Some quick thoughts on President Bush's speech (transcript here).

It was important that the President demonstrated that he isn't completely living in a bubble, that he acknowledged the obvious--that the situation in Iraq is "unacceptable" and that prior efforts to secure Baghdad have "failed." It was also good how he outlined how the new approach will be a departure from the past:

In earlier operations, Iraqi and American forces cleared many neighborhoods of terrorists and insurgents - but when our forces moved on to other targets, the killers returned. This time, we will have the force levels we need to hold the areas that have been cleared. In earlier operations, political and sectarian interference prevented Iraqi and American forces from going into neighborhoods that are home to those fueling the sectarian violence. This time, Iraqi and American forces will have a green light to enter these neighborhoods - and Prime Minister Maliki has pledged that political or sectarian interference will not be tolerated.

However, the sad part is that the idea of having more troops on the ground to hold neighborhoods and of giving U.S. troops the green light is something that pro-war critics of the Bush administration have been pushing for years, but the President and Sec. Rumsfeld stubbornly refused to institute such a policy. Now, I fear, this shift in tactics and the addition of 20,000-plus troops is too little, too late.

I'm also quite skeptical of basing our strategy on the hopes that Prime Minister Maliki will suddenly become more willing or able to crack down on militias now than he has been over the past several months, especially given how infiltrated the government and the Iraqi security forces have been with the militias, most prominently Moqtada al-Sadr's.

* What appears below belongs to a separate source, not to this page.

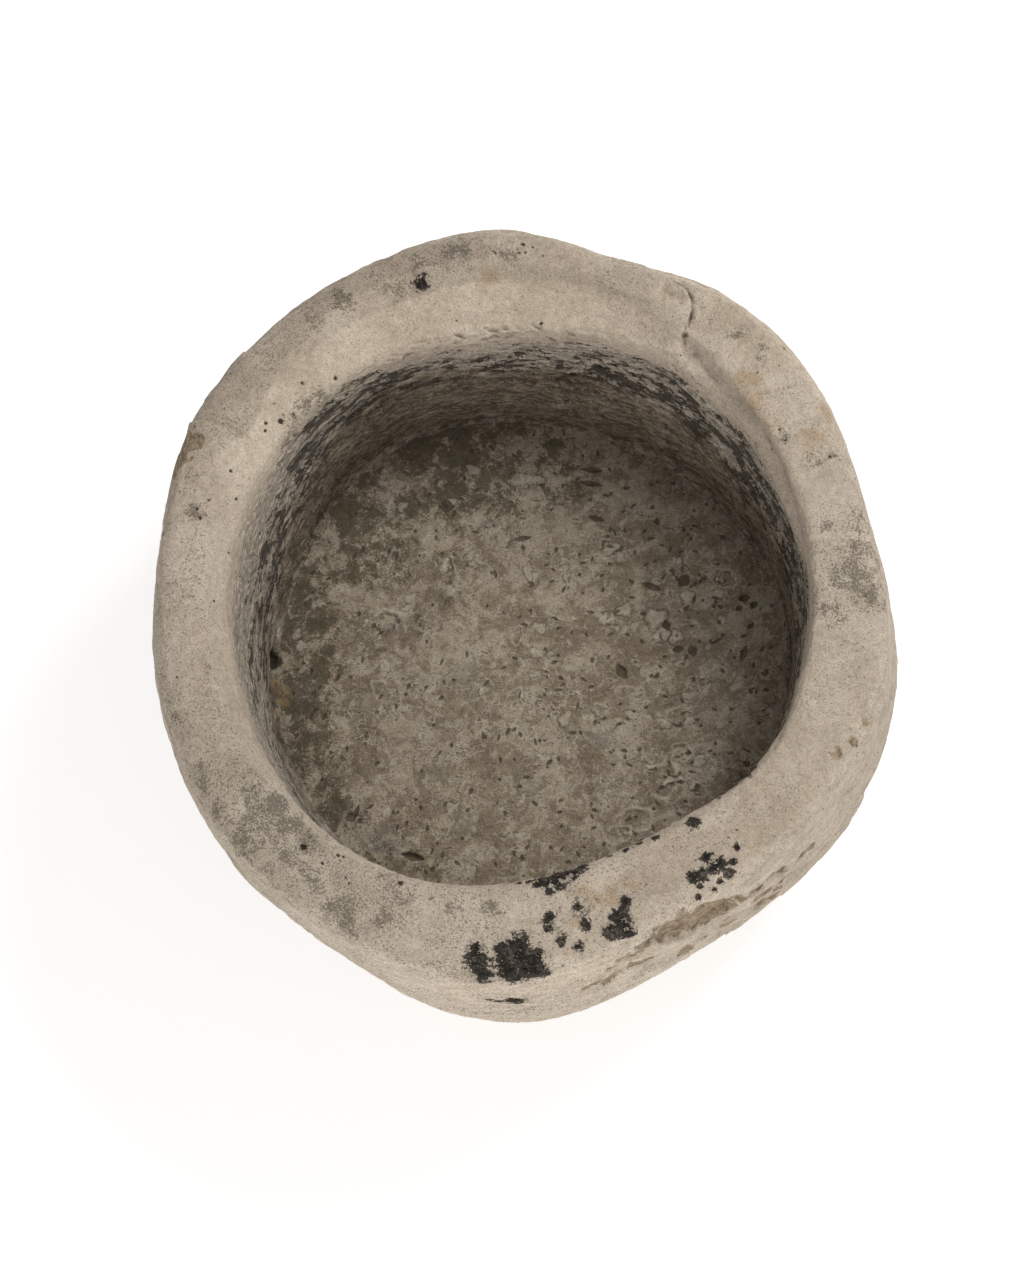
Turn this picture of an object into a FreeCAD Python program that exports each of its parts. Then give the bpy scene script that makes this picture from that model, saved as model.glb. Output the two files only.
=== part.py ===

President Bush seems to be adopting a bit of a Democratic approach by saying that he made it clear to Maliki that "America's commitment is not open-ended" and thinking this will somehow motivate the Iraqi leader to get tough on the militias (again, assuming he's able). I've long been of the opinion that if Maliki knows that America will be leaving Iraq, it will only make him more likely to cut a deal with Sadr, not less. After all, Sadr is the one he'll have to be dealing with once we're gone.

Furthermore, I think Bush was being too Pollyannaish when he said victory would bring "a functioning democracy that polices its territory, upholds the rule of law, respects fundamental human liberties, and answers to its people. A democratic Iraq will not be perfect. But it will be a country that fights terrorists instead of harboring them…"

While I'm skeptical that such a modest increase in troop levels and subtle shift in strategy will succeed, I hope I'm proven wrong, because as President Bush made abundantly clear, the consequences of defeat in Iraq would be tragic.